**Given problem**
Repeat each line of the material exactly.

**Supplied material**

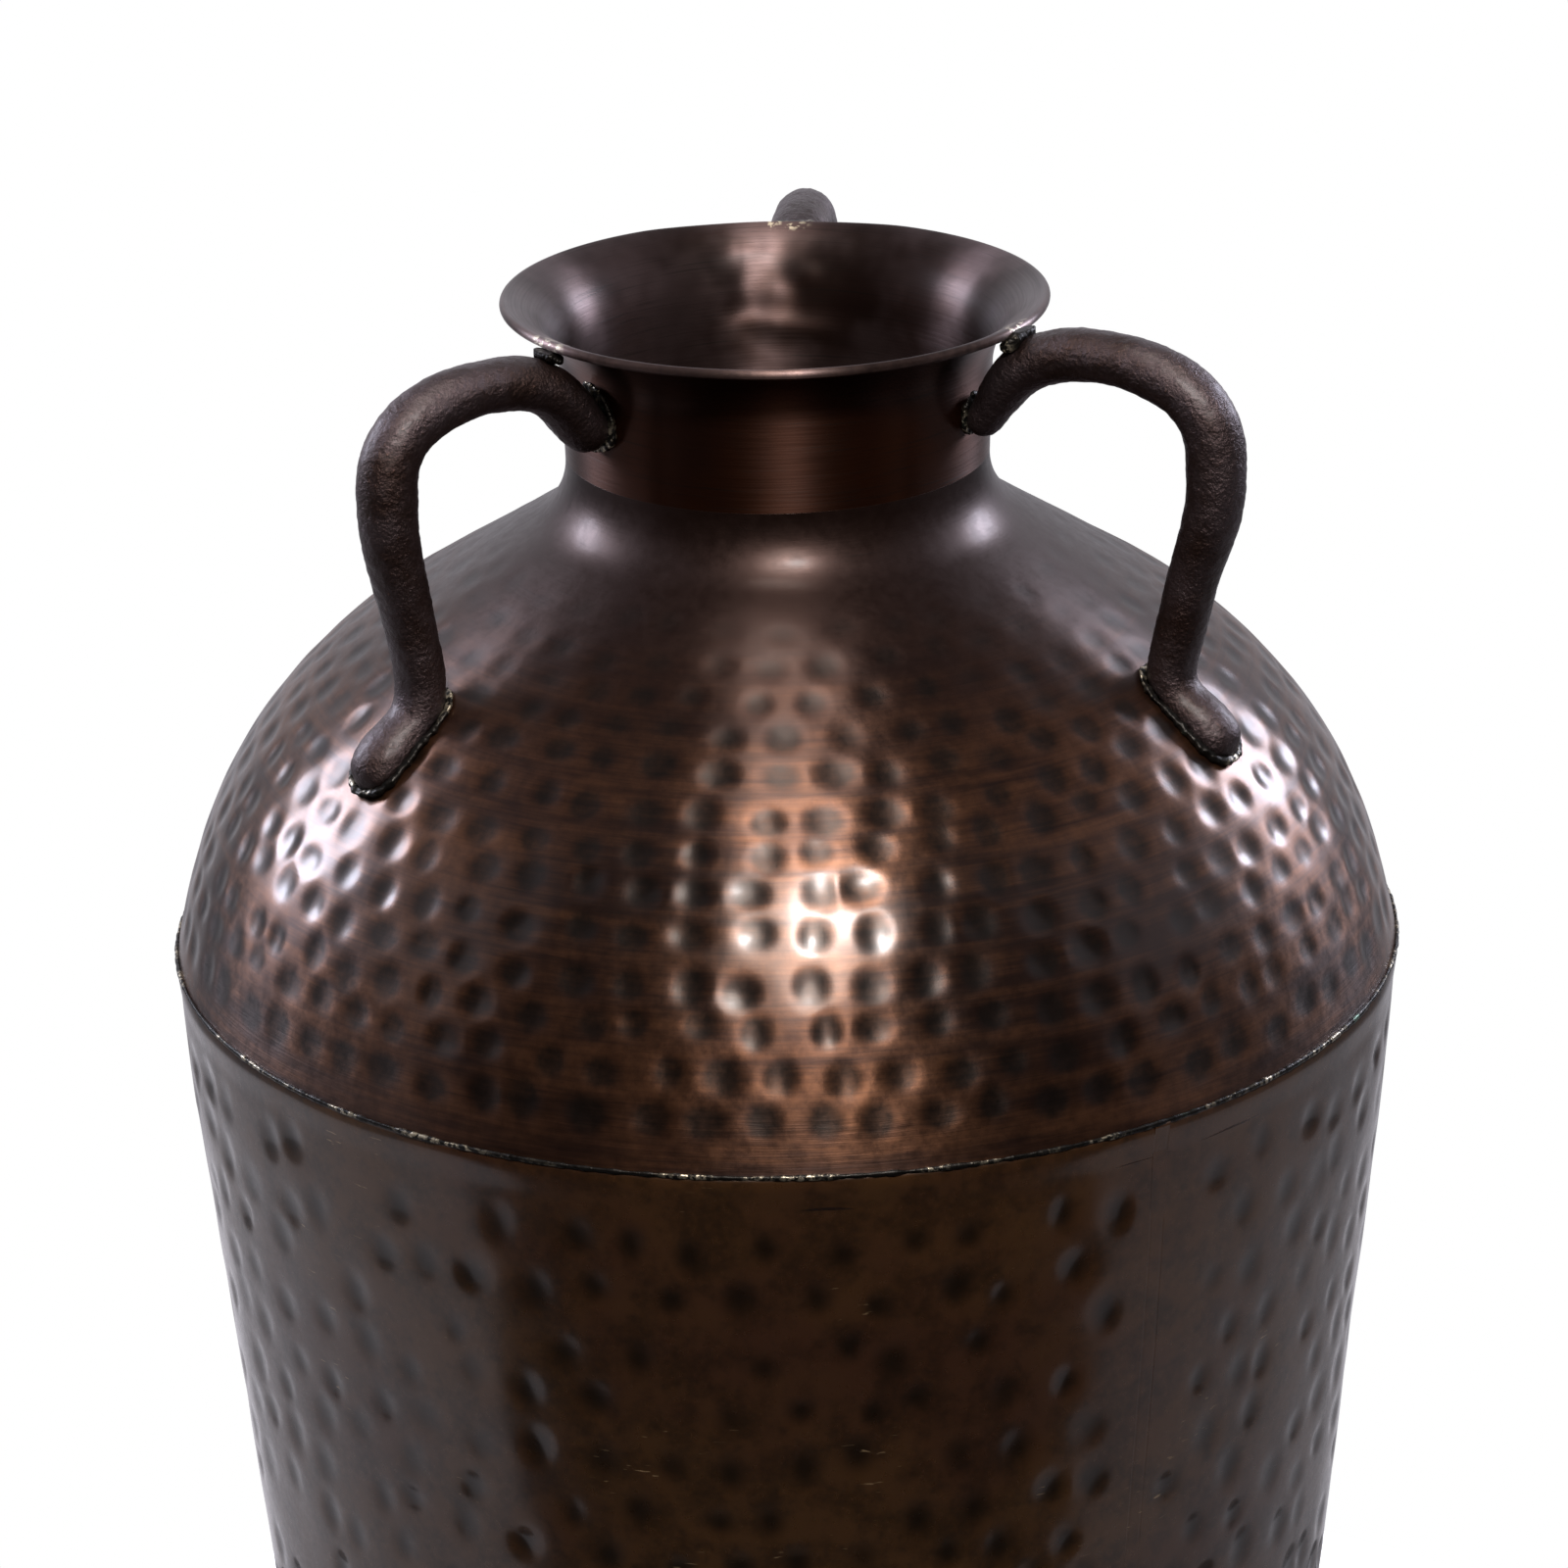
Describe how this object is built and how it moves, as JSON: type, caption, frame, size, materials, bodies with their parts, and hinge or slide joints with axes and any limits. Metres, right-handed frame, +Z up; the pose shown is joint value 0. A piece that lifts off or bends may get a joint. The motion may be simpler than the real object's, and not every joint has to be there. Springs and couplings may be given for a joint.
{
  "type": "urn vase",
  "caption": "Tall urn vase of hammered sheet metal with a tapering body, a domed shoulder, a flared wired lip and curved handles between the neck and the shoulder.",
  "frame": {"origin": "centre of the underside of the base, on the floor", "axes": "+Z up along the vase's axis; the side that faces the picture's viewer faces -Y, with +X to the viewer's right"},
  "size_m": [0.363, 0.363, 0.6107],
  "materials": {
    "hammered_sheet": "hammered sheet with a dark brown bronze patina, copper showing on the ridges",
    "spun_sheet": "spun sheet with a dark brown bronze patina and fine turning lines",
    "wire": "plain drawn wire",
    "braze": "braze metal, part bright and part darkened",
    "braze_seam": "filed flush and patinated with the sheet",
    "base_sheet": "dark patinated sheet, worn where it stands",
    "casting": "sand-cast surface, near black patina"
  },
  "bodies": {
    "root": {"shoulder_dome": "hammered_sheet", "neck_collar": "spun_sheet", "lip_wire": "wire", "neck_joint_braze": "braze", "body_shell": "hammered_sheet", "side_seam_braze": "braze_seam", "girth_seam_braze": "braze", "base_pan": "base_sheet", "base_joint_braze": "braze", "left_handle": "casting", "left_handle_neck_braze": "braze", "left_handle_foot_braze": "braze", "right_handle": "casting", "right_handle_neck_braze": "braze", "right_handle_foot_braze": "braze", "back_handle": "casting", "back_handle_neck_braze": "braze", "back_handle_foot_braze": "braze"}
  },
  "joints": []
}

**Task response**
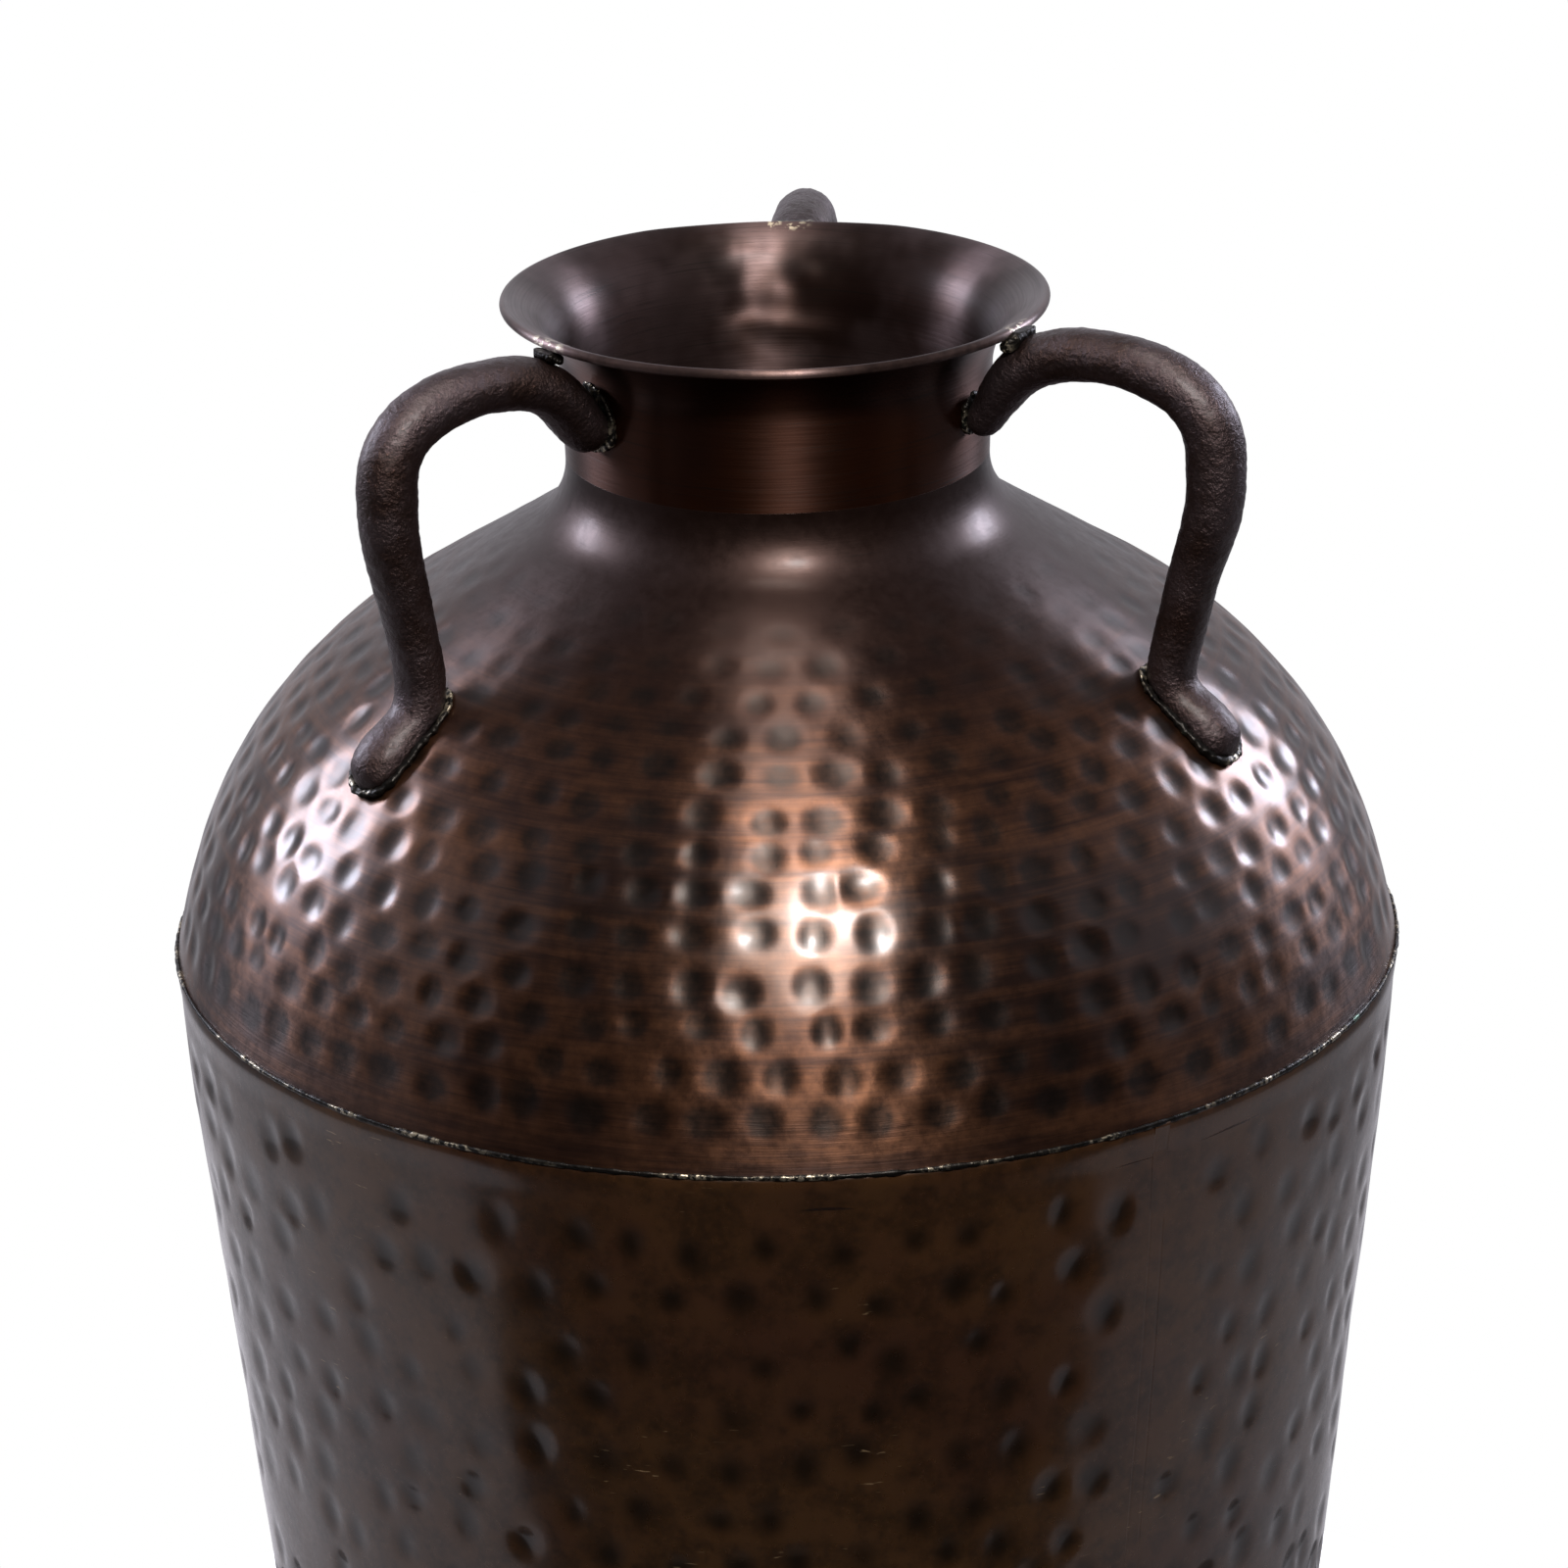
Describe how this object is built and how it moves, as JSON: type, caption, frame, size, materials, bodies with their parts, and hinge or slide joints with axes and any limits. Metres, right-handed frame, +Z up; the pose shown is joint value 0. A piece that lifts off or bends may get a joint. The motion may be simpler than the real object's, and not every joint has to be there. Springs and couplings may be given for a joint.
{
  "type": "urn vase",
  "caption": "Tall urn vase of hammered sheet metal with a tapering body, a domed shoulder, a flared wired lip and curved handles between the neck and the shoulder.",
  "frame": {"origin": "centre of the underside of the base, on the floor", "axes": "+Z up along the vase's axis; the side that faces the picture's viewer faces -Y, with +X to the viewer's right"},
  "size_m": [0.363, 0.363, 0.6107],
  "materials": {
    "hammered_sheet": "hammered sheet with a dark brown bronze patina, copper showing on the ridges",
    "spun_sheet": "spun sheet with a dark brown bronze patina and fine turning lines",
    "wire": "plain drawn wire",
    "braze": "braze metal, part bright and part darkened",
    "braze_seam": "filed flush and patinated with the sheet",
    "base_sheet": "dark patinated sheet, worn where it stands",
    "casting": "sand-cast surface, near black patina"
  },
  "bodies": {
    "root": {"shoulder_dome": "hammered_sheet", "neck_collar": "spun_sheet", "lip_wire": "wire", "neck_joint_braze": "braze", "body_shell": "hammered_sheet", "side_seam_braze": "braze_seam", "girth_seam_braze": "braze", "base_pan": "base_sheet", "base_joint_braze": "braze", "left_handle": "casting", "left_handle_neck_braze": "braze", "left_handle_foot_braze": "braze", "right_handle": "casting", "right_handle_neck_braze": "braze", "right_handle_foot_braze": "braze", "back_handle": "casting", "back_handle_neck_braze": "braze", "back_handle_foot_braze": "braze"}
  },
  "joints": []
}